France’s six-month turn at the helm of the European Union was very much Sarkozy’s tour de force. He made the circus his own and he filled all three rings. Challenged by several major international crises, his presidency was widely judged a success. Even in the eyes of his fiercest detractors, Sarkozy was a star. (Okay, there was the observation from Dominique de Villepin that Sarkozy is only hyperactive, not at all effective. But understand the context: Villepin, the poet with the wavy gray hair, faces criminal charges of abuse of power: while prime minister under former President Jacques Chirac, it is alleged, he launched a witch hunt against Sarkozy, an old adversary in their same center-right party. In an oblique response, Sarkozy said he’d rather be considered an omniprésident than a do-nothing king.)

Sarkozy may have dazzled as a crisis manager, but he didn’t make himself any more sympathetic. French reporters who cover him talk of his “culte de la personnalité.” Le Figaro, which cannot be trumped in Sarkolatry, leapt at reporting Villepin’s biting but well-considered comments.

The newsweekly Le Point started the new year with a cover portraying Sarko as “Nicolas Bonaparte,” crowned with a bicorne, and mildly mocked his Napoleonic traits. “One doesn’t know whether to call him Nicolas Bonaparte or Napoléon Sarkozy,” the cover story said, but when it comes to the president and the emperor “there is a kind of mimicry, for better or worse”.

It’s easy to make fun of Sarkozy. He’s intemperate and narcissistic, undisciplined and self-obsessed. He’s both relentless and unfocused. He’s also short and his shoes look as if they have two-inch heels. But in Le Point‘s comparisons there are frankly some absurd reaches. Napoleon’s Egyptian campaign and Sarkozy’s vacation with his soon-to-be wife Carla Bruni last year in the Valley of the Kings? Hmmph. Journalism should be made of more insightful stuff.
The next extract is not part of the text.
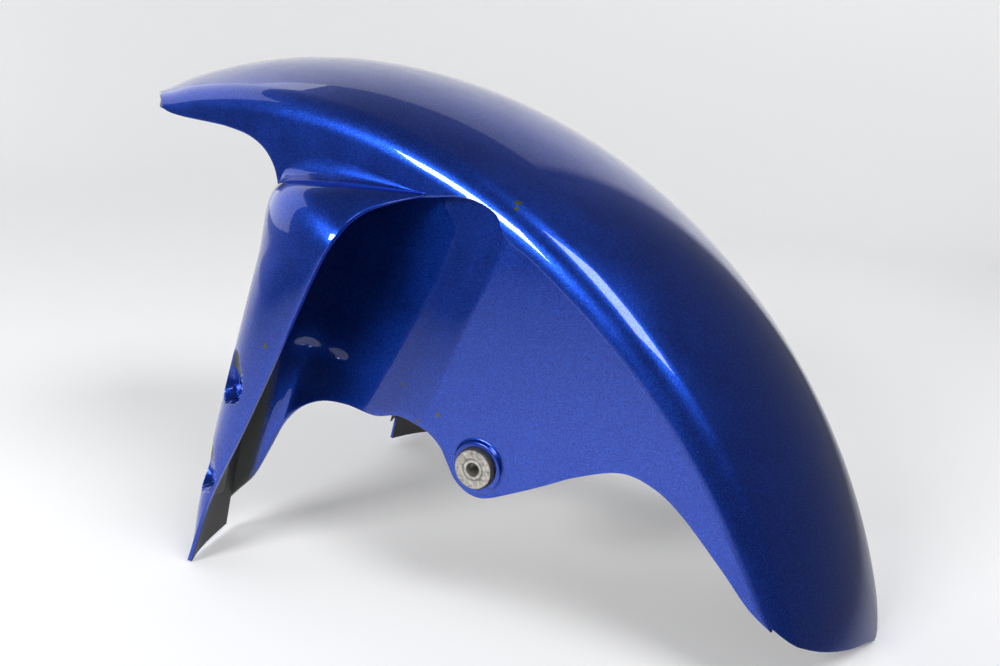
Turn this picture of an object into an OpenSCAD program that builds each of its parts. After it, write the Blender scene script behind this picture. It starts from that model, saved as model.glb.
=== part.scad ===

The comparison to Napoleon-certainly not unique to Le Point at the moment- poses a big question. Wasn’t there more to the Corsican than a funny hat and a hand-on-belly pose? What about the greatness and the glory? France has more streets named for 19th-century Socialist politician Jean Jaurès than for Napoleon (I know of only that one route leading from the Mediterranean shore north to Grenoble, marking his return from Elba in 1815). But Jean Jaurès is only one of many illustrious citizens enshrined in the Panthéon, while the singular gilt and porphyry of Napoleon’s tomb in Les Invalides suggests that the French officially think he was pretty hot stuff. Are the mocking comparisons between le président and l’empereur leading up to something? A Place Sarkozy like the Place Charles de Gaulle? A monument on every tourist’s must-see list? Or am I missing the point that his critics dislike him so much they would merely like to see him buried?

Relishing the international accolades for his activist and challenging six months as head of the EU, Sarkozy stepped back into his primary role as France’s president with two actions that promise to change French history.
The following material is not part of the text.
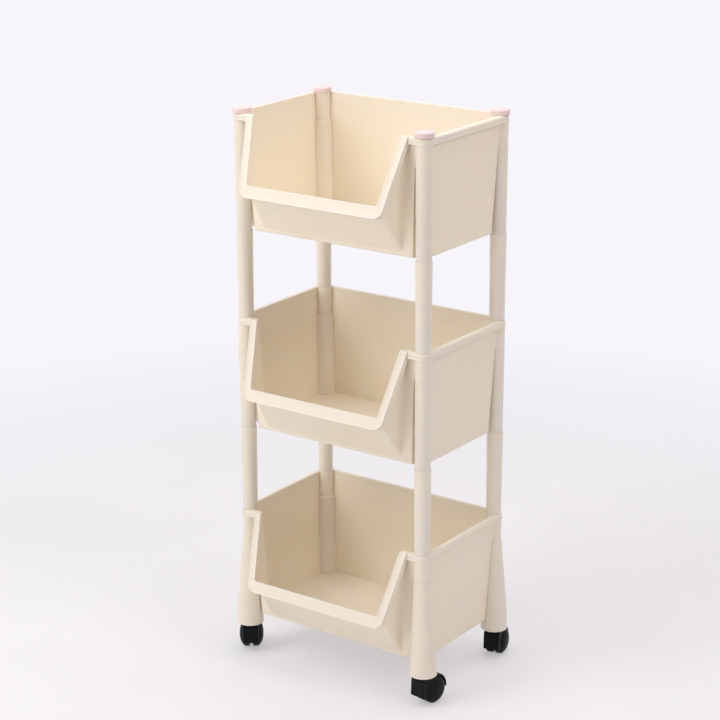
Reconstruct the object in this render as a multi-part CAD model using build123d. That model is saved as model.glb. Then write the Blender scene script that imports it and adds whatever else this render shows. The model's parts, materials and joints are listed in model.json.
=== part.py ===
from build123d import *
import os
from math import cos, radians, sin, sqrt

# Rolling storage cart: three open-front baskets on four corner posts with casters.
# Millimetres. X runs to the right, Y to the back, Z up.
# The origin is on the floor, midway between the four post axes.

# Post layout
post_pitch_x = 300.0
post_pitch_y = 185.4

# Stack heights, from the floor up
foot_height = 140.0
sleeve_drop = 31.65
rim_height = 9.3
tube_length = 124.75
tubes_per_gap = 2
basket_count = 3

# Joint between stacked post pieces: a spigot below fits the socket above it
spigot_radius = 9.3
spigot_length = 14.0
spigot_tip_bore = 7.3
socket_clearance = 0.1
socket_depth = 16.0

# Basket tub
wall = 2.0
basket_depth = 155.7
tub_spread_rim = 6.6
tub_spread_floor = 0.0
floor_edge_radius = 4.0

# Basket rim, a plate with a folded skirt all round
rim_spread = 12.0
rim_skirt_wall = 1.8
rim_edge_radius = 3.2
rim_bead_height = 1.6
rim_bead_stand = 0.8

# Corner sleeves and the flutes that clear the posts of the basket below
sleeve_rim_radius = 11.9
sleeve_end_radius = 11.3
flute_end_radius = 12.5
flute_floor_radius = 18.1

# Front scoop: its opening lies in a plane that leans forward from the rim
scoop_lean = 21.5
opening_inset_rim = 28.6
opening_inset_low = 42.5
opening_drop = 89.0
crease_inset_low = 35.4
scoop_rise = 7.0
ridge_radius = 3.5
crease_radius = 4.0

# Band round the scoop opening
band_stand = 0.7
band_side_width = 10.7
band_low_width = 16.3
band_corner_radius = 15.0
band_skirt_depth = 9.0
band_skirt_wall = 1.8
band_bead_width = 1.6
band_bead_stand = 0.6

# Post tube
tube_mouth_radius = 11.7
tube_end_radius = 10.7

# Foot, flared and leaning outward so that the caster stands clear of the basket
foot_mouth_radius = 12.0
foot_ring_radius = 17.9
foot_base_radius = 19.3
foot_skirt_height = 33.5
foot_skirt_step = 0.3
foot_lean_x = 3.3
foot_lean_y = 0.8
foot_wall = 2.2
foot_mouth_depth = 20.0
foot_web = 2.0
foot_boss_radius = 8.2
foot_boss_recess = 3.0
foot_boss_height = 36.0
foot_rib_thickness = 1.6

# Post cap
cap_radius = 13.2
cap_height = 7.4
cap_edge_radius = 2.2
cap_plug_length = 10.0
cap_plug_wall = 1.8

# Caster socket, pressed into the foot boss
insert_radius = 6.0
insert_length = 32.0
insert_flange_radius = 8.0
insert_flange_thickness = 1.4
insert_fit = 0.02
snap_from_top = 5.0
snap_length = 2.0
snap_height = 0.5

# Caster stem
stem_radius = 4.0
stem_clearance = 0.05
stem_collar_radius = 6.5
stem_tip_chamfer = 0.8
thrust_clearance = 0.3

# Caster hood and wheels
wheel_radius = 20.0
wheel_tread_width = 7.2
wheel_dome_width = 7.4
wheel_shoulder_inset = 3.0
wheel_shoulder_rise = 2.9
wheel_crown_inset = 7.0
wheel_crown_rise = 5.6
wheel_hub_radius = 6.5
wheel_side_gap = 0.3
caster_trail = 14.5
web_thickness = 5.0
web_hub_radius = 5.2
hood_width = 24.0
hood_guard_gap = 0.9
hood_guard_wall = 2.1
hood_crown_rise = 3.4
hood_boss_rise = 1.6
hood_foot_gap = 1.0
hood_boss_radius = 7.5
hood_nose_reach = 14.5
hood_nose_tilt = 1.6
hood_nose_low = 15.5
hood_tail_low = 18.5
hood_nose_radius = 7.0
hood_edge_radius = 2.4
axle_radius = 2.0
axle_clearance = 0.06
axle_end_cover = 3.0

# Rest heading of each caster, the way its wheels trail behind the stem, from +X
heading_front_right = 82.0
heading_front_left = 125.0
heading_back_right = 105.0
heading_back_left = 107.0

# Sizes that follow from those above
post_x = post_pitch_x / 2
post_y = post_pitch_y / 2
socket_radius = spigot_radius + socket_clearance
basket_pitch = rim_height + sleeve_drop + tubes_per_gap * tube_length
wheel_inner = web_thickness / 2 + wheel_side_gap
hood_crown = 2 * wheel_radius + hood_crown_rise
hood_top = hood_crown + hood_boss_rise
caster_height = hood_top + hood_foot_gap
foot_top = caster_height + foot_height
first_rim = foot_top + sleeve_drop
wheel_well = wheel_radius + hood_guard_gap
stem_x = post_x + foot_lean_x
stem_y = post_y + foot_lean_y
OVER = 1.0


def corner_places():
    """Name, x sign and y sign of the four corners."""
    return (
        ("front_left", -1, -1),
        ("front_right", 1, -1),
        ("back_right", 1, 1),
        ("back_left", -1, 1),
    )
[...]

Undoing a legal procedure that began under the Napoleonic Code, Sarkozy decreed the end of les juges d’instruction, or les petits juges, as they are known with no affection. These officials are comparable in some ways to district attorneys in American jurisprudence, but with considerably more inquisitional power. They can place wiretaps, conduct searches and seizures, and coerce testimony. They can also arrange to have a suspect locked up indefinitely while they build a case against him. The juge d’instruction is supposed to simultaneously lead the investigation into possible criminal acts and protect the rights of the accused. The conflict is obvious.

One of Sarkozy’s justifications for the highly controversial decree is that France needs to move toward an Anglo-Saxon model, specifically on habeas corpus protection, which is the very basic right not to be imprisoned arbitrarily. There have been some notorious examples of incompetence by les petits juges, most notably in a spurious pedophile case in the Pas de Calais, a fogbound département in France’s far north. During the investigation in the 1990s, no fewer than 18 people were jailed without trial for up to three years. All the convictions were eventually overturned, and the juge d’instruction himself now faces judicial action.

It was one of the worst outrages ever in contemporary French jurisprudence and led not just to dismissal of charges but an abject apology by Jacques Chirac, who was then president.

So getting rid of the faulty system sounds noble, right? The problem is that Sarkozy left a big flank exposed by including no provisions for assuring the independence of the judiciary. And one area in which les petits juges have been effective has been a whole series of inquests in the 1990s into the suspect ways in which political parties were financed-which turned out to be basically a system of kickbacks. The inquests produced marquee convictions and put an end to a system that was corrupt but had been enthusiastically embraced by all political parties.

Sarkozy’s second Hexagon-jolting decision was the first step in ending all advertising on public television channels. Sarkozy had warned that it was coming, but the warning itself was a major surprise. The first tranche of eliminating the ads, between 8 pm and 6 am, fell with a thud. The elimination is to be complete in two more years.

The stated goal is for there to be, somewhere among the five public channels, something as good as the BBC. Ahem! Or is it to funnel all advertising revenue to the private channel owned by Sarkozy’s friends? Or is it to punish the (mostly anti-Sarkozy) news departments of the public channels? Everyone has an explanation, and most of them are Sarkophobic. Of course. But no one expects to see the BBC-which itself has financial problems-recreated on this side of the Channel.